Now, in regards to Shinola being a Detroit company, this could be argued either way. Shinola has a huge assembly space and headquarters in Detroit (in GM's old Argonaut Building), employs over 300 Detroiters, and certainly pays taxes in Detroit. You tell me if they're a Detroit company.

Personally, I think the answer comes down to two types of ownership. Shinola is owned by Dallas-based Bedrock Manufacturing. And their ownership in regards to contributing to the City of Detroit is somewhat limited. So no, they aren't (yet) a Detroit company in my opinion. But I don't think that answer is invariable.









Brands, like Shinola, should be held accountable for their words and actions. Every word from Shinola's messaging has been framed to support a powerful vision. They owe Detroit for leveraging its historical manufacturing culture and its ongoing renaissance in order to build and grow a strong, emotion-backed consumer platform.

Fun fact: In 2014, Shinola donated four clocks to the City of Detroit including one at Eastern Market and opened a dog park in partnership with Midtown Detroit, Inc. I think Shinola critics like Moy have pushed Shinola to rethink their strategy and role as a company and occupant of Detroit. Detroiters won't stand for carpetbagging.

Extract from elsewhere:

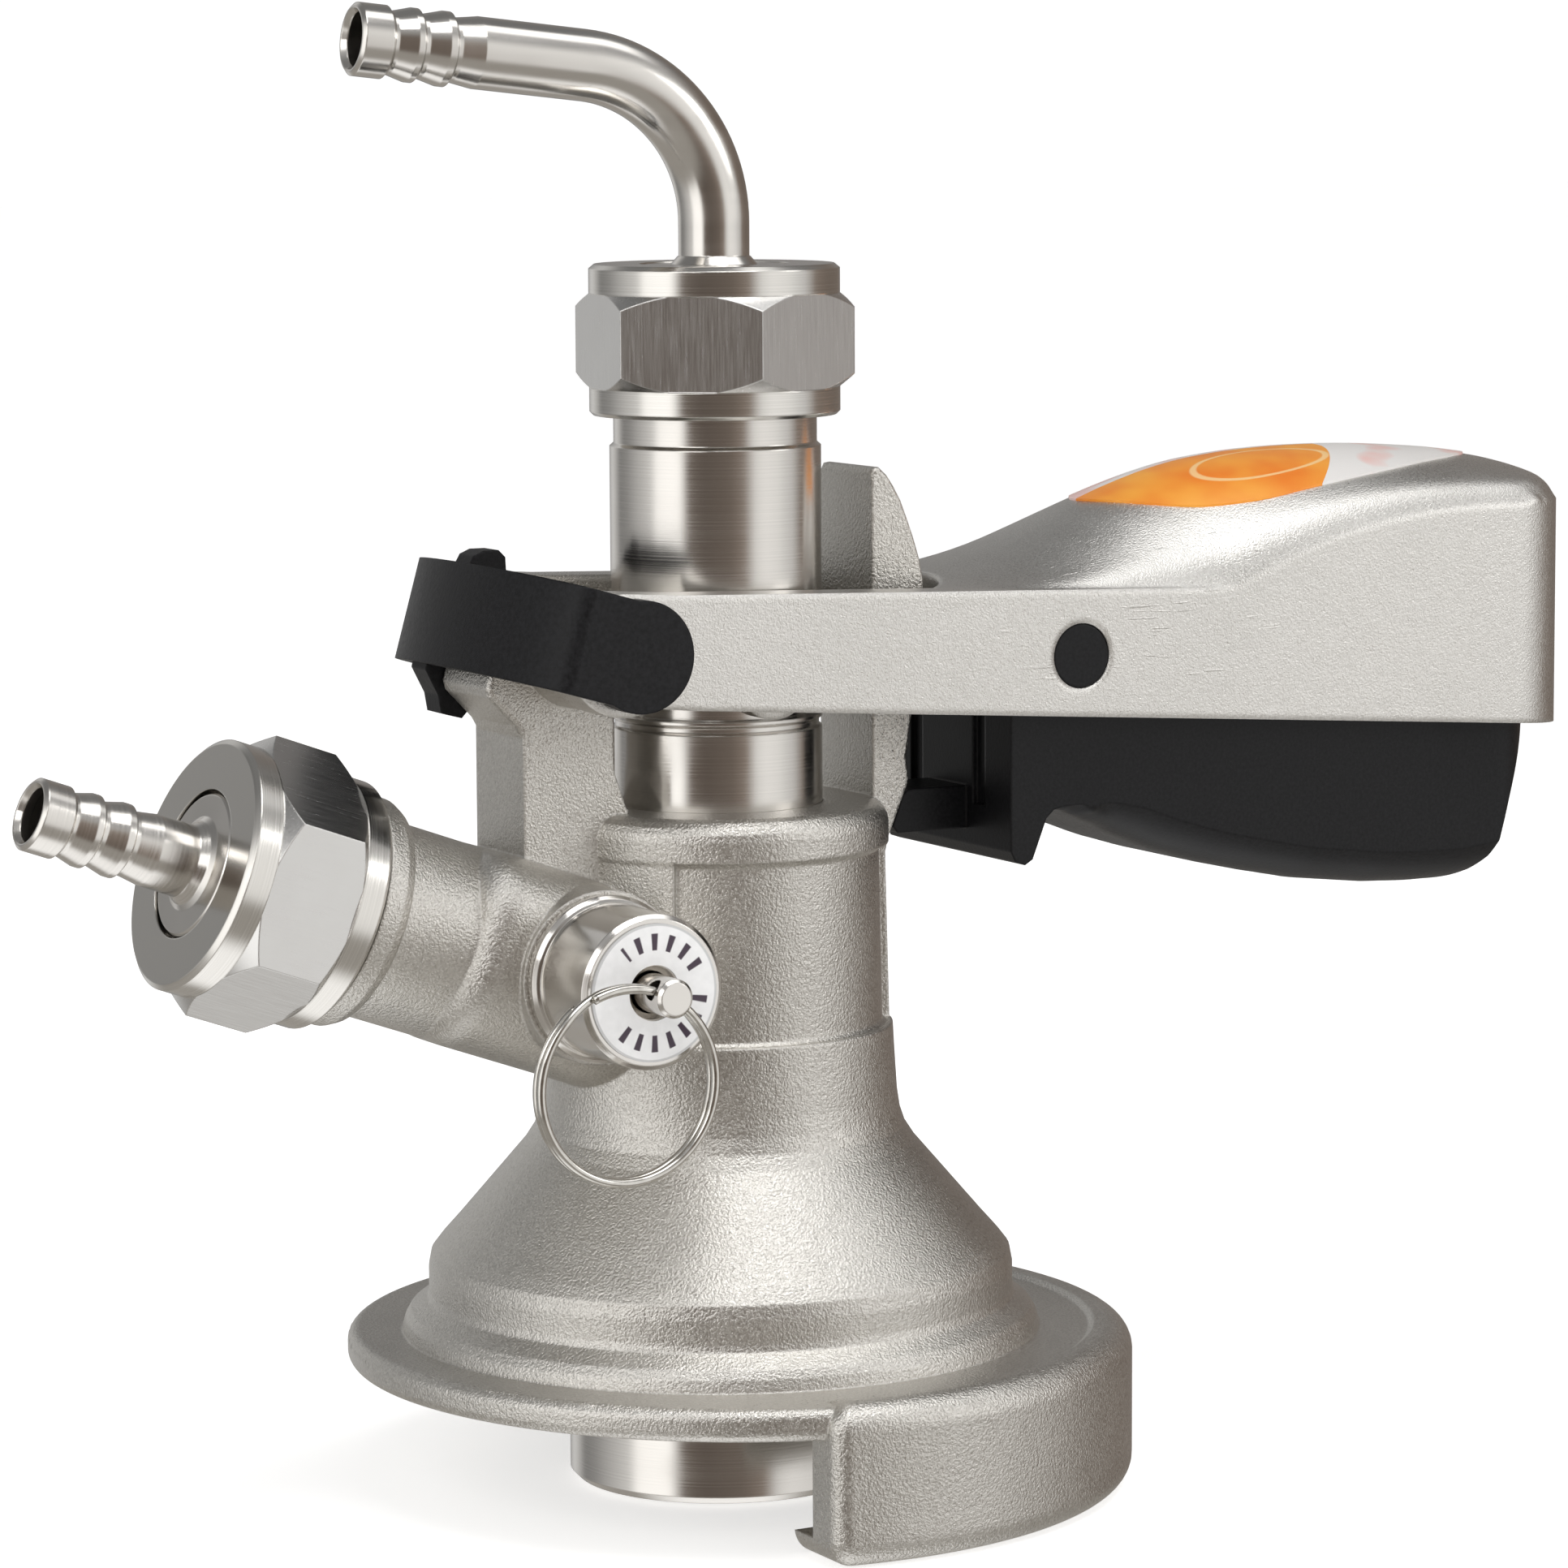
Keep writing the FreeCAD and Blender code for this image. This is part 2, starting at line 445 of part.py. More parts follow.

Despite all of the above criticism, I'd like to mention that I am an owner of a Shinola watch. For what's it worth, I find that their mission to deliver high-quality products to consumers is an ambitious one and I am very satisfied with my purchase.

But I know that my purchase is not directly supporting the revival of Detroit, just yet. As a Michigander at heart, I need to see Shinola clean up their messaging, take a more transparent approach to their branding in the immediate future, and ultimately contribute much more to Detroit than what the City of Detroit has already contributed to Shinola.